Though strongman books urge the public to recognize the features of authoritarian rule, “Western opinion-formers,” as Rachman dubs his own class of writers, have often failed at this task, mistaking autocrats for friends and tyrants for reformers. Not just Putin but also several other villains of this book once received rather favorable coverage in the Western media, including from the author himself. “Looking back at this catalogue of naive predictions and dashed hopes, it is interesting to ask why Western commentators kept getting it wrong,” Rachman writes in the introduction, surveying a decade’s worth of his industry embracing early iterations of leaders like Modi, Xi, Erdoğan, and MBS. In his chapter on Ethiopia’s Abiy Ahmed, Rachman notes that “the Age of the Strongman has involved a recurrent pattern. A charismatic new leader emerges somewhere in the world. He is portrayed in the Western media as a liberal reformer. Western politicians and institutions weigh in with encouraging comments and offers of assistance. Then, as time passes, awkward facts emerge.... Disillusionment sets in.”
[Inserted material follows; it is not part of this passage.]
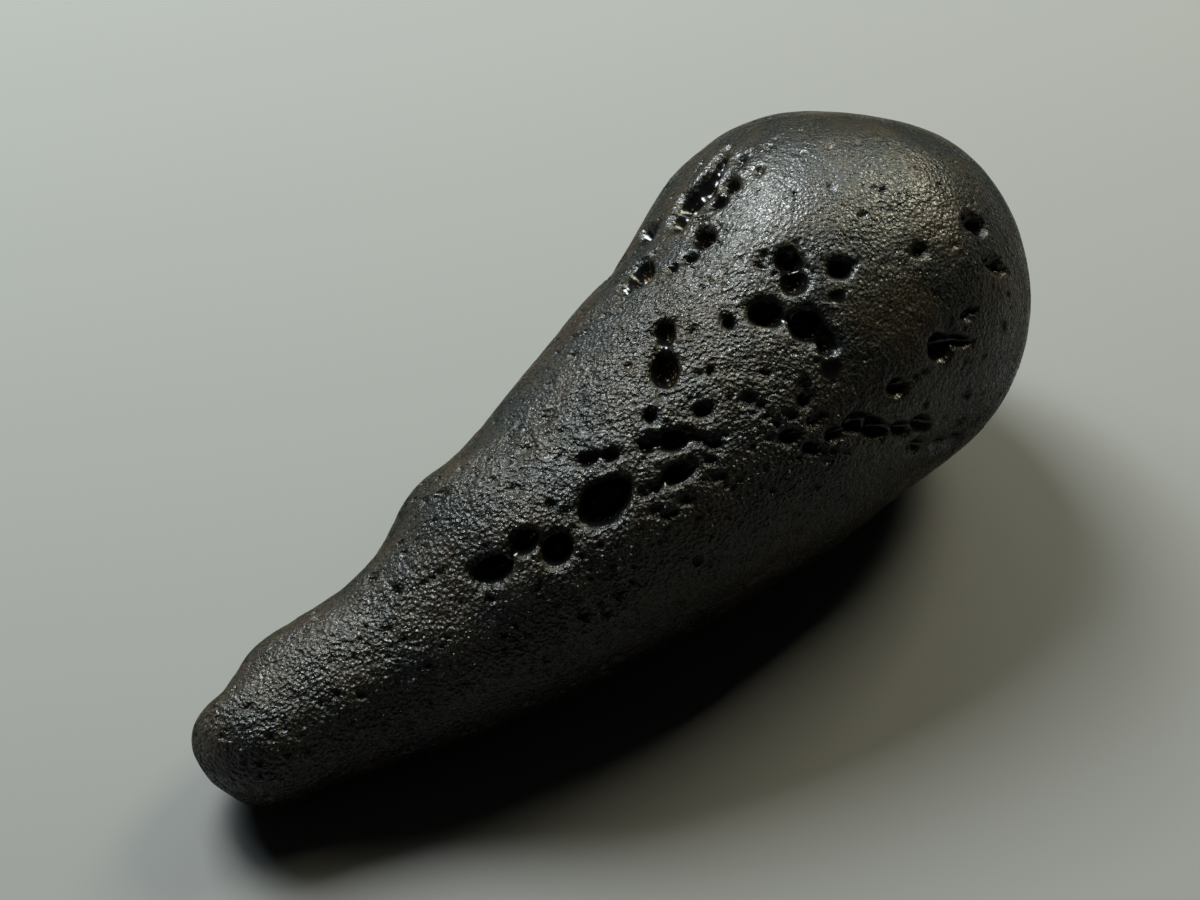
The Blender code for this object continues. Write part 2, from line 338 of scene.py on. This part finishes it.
def envelope(skin):
    """The body without facets and without its pits, and how deep each vertex lies below it."""
    normals = skin.normals()
    blurred = skin.smoothed(skin.points, BLUR_ROUNDS)
    height = ((skin.points - blurred) * normals).sum(1)
    pit = height < -LEAST_DIP
    pit = skin.smoothed(pit.astype(float), WIDEN_ROUNDS) > WIDEN_SHARE
    filled = skin.smoothed(skin.points, FILL_ROUNDS, where=pit)
    original = skin.points.copy()
    skin.points = steady(skin, filled, FACET_ROUNDS)
    outward = skin.normals()
    depth = ((filled - original) * outward).sum(1)
    return outward, np.where(pit, np.maximum(depth, 0.0), 0.0)


def wrinkles(points, span, octaves=1, offset=0.0):
    """Smooth noise of about -1 to 1 at each point, with its features span apart."""
    shift = Vector((offset, offset, offset))
    return np.array([noise.fractal(Vector(p) + shift, 1.0, 2.0, octaves) for p in points / span])


def uneven(kind, points, shift=0):
    """One kind of unevenness at each point, in metres."""
    height, span, octaves, offset = UNEVENNESS[kind]
    return height * wrinkles(points, span, octaves, offset + shift)


def step(values, low, high):
    """0 below low, 1 above high, with a soft change between them."""
    t = np.clip((values - low) / (high - low), 0.0, 1.0)
    return t * t * (3.0 - 2.0 * t)


class Surface:
    """Finds places on the skin and dents it there."""

    def __init__(self, points, outward):
        self.points = points
        self.outward = outward
        self.depth = np.zeros(len(points))
        self.tree = kdtree.KDTree(len(points))
        for i, point in enumerate(points):
            self.tree.insert(point, i)
        self.tree.balance()

    def vertex_at(self, along, around):
        """The vertex at that distance from the tip of the tail, and that angle from the top towards -Y."""
        near = np.flatnonzero(np.abs(self.points[:, 0] - tail_tip - along * MM) < RING_HALF_WIDTH)
        ring = self.points[near]
        middle = (ring.min(0) + ring.max(0)) / 2
        angle = np.degrees(np.arctan2(middle[1] - ring[:, 1], ring[:, 2] - middle[2]))
        return near[np.argmin(np.abs((angle - around + 180) % 360 - 180))]

    def dent(self, vertex, length, width, depth, turn, rim=RIM_SHARE):
        """Adds an oval dent with a faint raised rim; lengths in metres, the turn in degrees."""
        centre, normal = self.points[vertex], self.outward[vertex]
        reach = max(length, width) * 0.75
        near = np.array([i for _, i, _ in self.tree.find_range(centre, reach)])
        first = np.array((1.0, 0.0, 0.0)) - normal * normal[0]
        first /= np.linalg.norm(first)
        second = np.cross(normal, first)
        angle = math.radians(turn)
        lengthwise = first * math.cos(angle) + second * math.sin(angle)
        offset = self.points[near] - centre
        u = offset @ lengthwise / (length / 2)
        v = offset @ np.cross(normal, lengthwise) / (width / 2)
        distance = np.hypot(u, v)
        bowl = depth * np.clip(1.0 - distance ** 2, 0.0, 1.0) ** 0.8
        lip = -rim * depth * np.exp(-((distance - 1.12) / 0.16) ** 2)
        self.depth[near] = np.where(bowl > 0, np.maximum(self.depth[near], bowl), self.depth[near] + lip)
        return near, np.clip(1.3 - distance, 0.0, 1.0)

    def mark(self, place, rim=RIM_SHARE):
        """Dents the skin at a place of MARKS or DISHES."""
        along, around, length, width, depth, turn = place
        return self.dent(self.vertex_at(along, around), length * MM, width * MM, depth * MM, turn, rim)


def strew_pits(surface, crowding, count, low, high, rng):
    """Pits at random vertices, more of them where it is crowded; radii in mm."""
    for vertex in rng.choice(len(crowding), count, replace=False, p=crowding / crowding.sum()):
        radius = (low + (high - low) * rng.random() ** 2) * MM
        stretch = rng.uniform(*STREWN_STRETCH)
        depth = radius * rng.uniform(*STREWN_DEPTHS)
        surface.dent(vertex, 2 * radius * stretch, 2 * radius, depth, rng.uniform(0, 180))


def dent_all(surface, coarse, in_pit, near_pit):
    """Dents all the small pits, marks and dishes; returns how clean the dishes are at each vertex."""
    rng = np.random.default_rng(SEED)
    patchy = PATCH_LEAST + np.clip(wrinkles(surface.points, PATCH_SPAN, 2), 0, 1)
    for count, low, high, likes_coarse, likes_pits in STREWN.values():
        crowding = coarse ** (2 * likes_coarse) * (patchy + likes_pits * near_pit) * (in_pit < 0.2)
        strew_pits(surface, crowding, count, low, high, rng)
    for place in MARKS.values():
        surface.mark(place)
    clean = np.zeros(len(in_pit))
    for place in DISHES.values():
        near, share = surface.mark(place, rim=0.0)
        clean[near] = np.maximum(clean[near], share)
    return clean


def keep_attribute(mesh, name, values):
    """Stores a number from 0 to 1 for each vertex, for the material to read."""
    layer = mesh.attributes.new(name, "FLOAT", "POINT")
    layer.data.foreach_set("value", np.clip(values, 0.0, 1.0).astype(np.float32))


def carve(piece):
    """Smooths the facets away, keeps the solid's pits and adds all that is finer than they are."""
    skin = Skin(piece.data)
    outward, pit_depth = envelope(skin)
    body = skin.points.copy()
    in_pit = step(pit_depth, *EDGE_DEPTHS)
    near_pit = skin.smoothed(in_pit, NEARNESS_ROUNDS)
    along = body[:, 0] - tail_tip
    coarse = 1.0 - (1.0 - FINE_SHARE) * step(along, COARSE_UNTIL, FINE_FROM)
    surface = Surface(body, outward)
    clean = dent_all(surface, coarse, in_pit, near_pit)

    skin_height = uneven("lumps", body) + coarse * (uneven("crumple", body) + uneven("roughness", body))
    floor_height = in_pit * uneven("floor of the pits", body)
    small_depth = surface.depth * (1.0 - (1.0 - MARKS_IN_PITS) * in_pit)
    height = skin_height + floor_height - pit_depth - small_depth
    skin.points = body + outward * height[:, None]
    edge = np.clip(4.0 * near_pit * (1.0 - near_pit), 0.0, 1.0)
    for axis in range(3):
        skin.points[:, axis] += edge * uneven("edge of the pits", body, shift=axis)
    skin.points[:, 2] = np.maximum(skin.points[:, 2], 0.0)
    skin.store()
    keep_attribute(piece.data, "pit", (pit_depth + surface.depth) / FULL_DEPTH)
    keep_attribute(piece.data, "shine", np.maximum(step(pit_depth, *CLEAN_DEPTHS), clean))
    keep_attribute(piece.data, "coarse", coarse)


class Graph:
    """Adds nodes to a material one call at a time; an input is a number, a colour or another node's output."""

    def __init__(self, name):
        self.material = bpy.data.materials.new(name)
        self.material.use_nodes = True
        self.tree = self.material.node_tree
        self.shader = self.tree.nodes["Principled BSDF"]

    def set(self, node, key, value):
        socket = node.inputs[key]
        if isinstance(value, bpy.types.NodeSocket):
            self.tree.links.new(value, socket)
        else:
            socket.default_value = value

    def add(self, kind, out=0, settings=None, **inputs):
        node = self.tree.nodes.new("ShaderNode" + kind)
        for key, value in (settings or {}).items():
            setattr(node, key, value)
        for key, value in inputs.items():
            self.set(node, int(key[2:]) if key.startswith("in") else key.replace("_", " "), value)
        return node.outputs[out]

    def attribute(self, name):
        return self.add("Attribute", out=2, settings={"attribute_name": name})

    def product(self, a, b):
        return self.add("Math", settings={"operation": "MULTIPLY"}, in0=a, in1=b)

    def total(self, *parts):
        result = parts[0]
        for part in parts[1:]:
            result = self.add("Math", settings={"operation": "ADD"}, in0=result, in1=part)
        return result

    def noise(self, place, size, detail=2.0, rough=0.5):
        return self.add("TexNoise", Vector=place, Scale=1.0 / size, Detail=detail, Roughness=rough)

    def cells(self, place, size):
        return self.add("TexVoronoi", Vector=place, Scale=1.0 / size)

    def ramp(self, value, low, high, start=0.0, end=1.0):
        """start to end, as value goes from low to high, and no further."""
        return self.add("MapRange", in0=value, in1=low, in2=high, in3=start, in4=end)

    def blend(self, share, a, b):
        return self.add("Mix", out=2, settings={"data_type": "RGBA"}, in0=share, in6=a, in7=b)

    def mix(self, share, a, b):
        return self.add("Mix", settings={"data_type": "FLOAT"}, in0=share, in2=a, in3=b)


def glass_bump(g, place, shine, coarse):
    """Cups and grain, a little swell and pinpricks; weak on the bulb and almost gone on clean glass."""
    cups = g.product(g.cells(place, CUPS[0]), CUPS[1])
    grain = g.product(g.noise(place, GRAIN[0], detail=2.0), GRAIN[1])
    swell = g.product(g.noise(place, SWELL[0], detail=3.0), SWELL[1])
    specks = g.product(g.ramp(g.cells(place, SPECKS[0]), *SPECK_EDGE), SPECKS[1])
    clean = g.ramp(shine, *CLEAN_RANGE, 1.0, BUMP_ON_CLEAN)
    strength = g.product(clean, g.ramp(coarse, FINE_SHARE, 1.0, BUMP_ON_BULB, BUMP_ON_TAIL))
    return g.add("Bump", Height=g.total(cups, grain, swell, specks), Distance=1.0, Strength=strength)


def glass_colour(g, place, clean, soil):
    patch = g.noise(place, PATCH_SIZE, detail=4.0, rough=0.6)
    tint = g.blend(g.ramp(patch, *PATCH_EDGE), GREEN_BLACK, BROWN_BLACK)
    return g.blend(soil, g.blend(clean, tint, CLEAN_BLACK), SOIL_COLOUR)


def glass_roughness(g, place, clean, soil):
    """Glinting grains in matte skin outside, clean glass in the pits."""
    cloud = g.noise(place, CLOUD_SIZE, detail=3.0, rough=0.6)
    glint = g.ramp(cloud, *CLOUD_EDGE, *GLINT_ROUGHNESS)
    grains = g.noise(place, GLINT_SIZE, detail=1.0)
    matte = g.ramp(grains, *GLINT_EDGE, glint, MATTE_ROUGHNESS)
    return g.total(g.mix(clean, matte, CLEAN_ROUGHNESS), g.product(soil, SOIL_ROUGHNESS))


def glass():
    """Black etched glass that glints outside, is clean and smooth in the pits, and has soil at their bottom."""
    g = Graph("tektite_black_glass")
    place = g.add("TexCoord", out=3)
    pit = g.attribute("pit")
    shine = g.attribute("shine")
    coarse = g.attribute("coarse")
    clean = g.ramp(shine, *CLEAN_RANGE)
    crumbs = g.noise(place, SOIL_SIZE, detail=1.0)
    soil = g.product(g.ramp(pit, *SOIL_DEPTHS), g.ramp(crumbs, *SOIL_EDGE))
    rim = g.add("LayerWeight", out=1, Blend=0.5)
    # Painted shade: the specular level is dimmed in the deep pits
    deep_pit_shade = g.ramp(pit, *DEEP_RANGE, 1.0, DEEP_SHARE)
    g.set(g.shader, "Normal", glass_bump(g, place, shine, coarse))
    g.set(g.shader, "Base Color", glass_colour(g, place, clean, soil))
    g.set(g.shader, "Roughness", glass_roughness(g, place, clean, soil))
    g.set(g.shader, "Specular IOR Level", g.product(deep_pit_shade, g.ramp(rim, *RIM_RANGE, FACE_SPECULAR, RIM_SPECULAR)))
    return g.material


def add_tektite():
    piece = fine_copy(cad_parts[NODE])
    carve(piece)
    applied(piece, "DECIMATE", ratio=MOST_FACES / (2 * len(piece.data.polygons)))
    piece.data.shade_smooth()
    piece.data.materials.clear()
    piece.data.materials.append(glass())
    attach(piece, "root")
    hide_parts(NODE)


add_camera()
add_lights()
add_floor()
add_tektite()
Since Rachman has written about, and in many cases met, the leaders in this book, he could have examined his own analytical errors more closely, alongside those of his peers. The potential of that far more interesting book, focusing on media discourse about this century’s autocrats rather than the men themselves, haunts this one. When Rachman does reference his past work, his reflections are slight. Recalling a 2014 column in which he called Modi “thrilling,” he simply notes, “Today, having witnessed Modi’s cavalier attitude to civil rights, I would choose a different word.” As for a 2011 column titled “DON’T BE BLIND TO ERDOĞAN’S FLAWS,” about the Turkish leader’s crackdown on dissent, he notes in parentheses that the headline was “admittedly timid.” He doesn’t go further into the judgment errors of Western journalists at the time; there’s no genuine postmortem, for instance, of the way they underrated the violent extensions of religious nationalism (as with Modi) or let themselves be blinded by a leader’s superficial embrace of technology (as with MBS).
Even if we did somehow, through induction, get better at spotting autocrats based on the case studies here, it’s unclear what we’re supposed to do once we accurately label some leader a strongman. Rachman does not offer any clear direction for reinvigorating democracy. As the historian David Bell has written, if Trump did not succeed in doing more damage to American democracy, it was not because he failed to properly implement the authoritarian “playbook”: “It was also because of deeply rooted democratic structures and habits. And it was also because of powerful social forces that achieve their ends very well within the parameters of our current political system.” In its focus on the selection of good or bad leaders, Rachman’s book overlooks that democracy is grounded in the people and in political structures that provide possibilities for participation.
Absent real guiding questions or answers, this book ends in a hopeless place. The solutions presented in The Age of the Strongman can be summed up as: Wait. Wait for elderly leaders to finally step down or lose (as Netanyahu did, after 12 years), or for an economy to collapse (as Russia’s might, under the weight of sanctions and a turn away from its fossil fuels), or until the United States somehow saves the day. What else, indeed, can the subjects of increasingly fragile liberal democracy do against such enormous tides?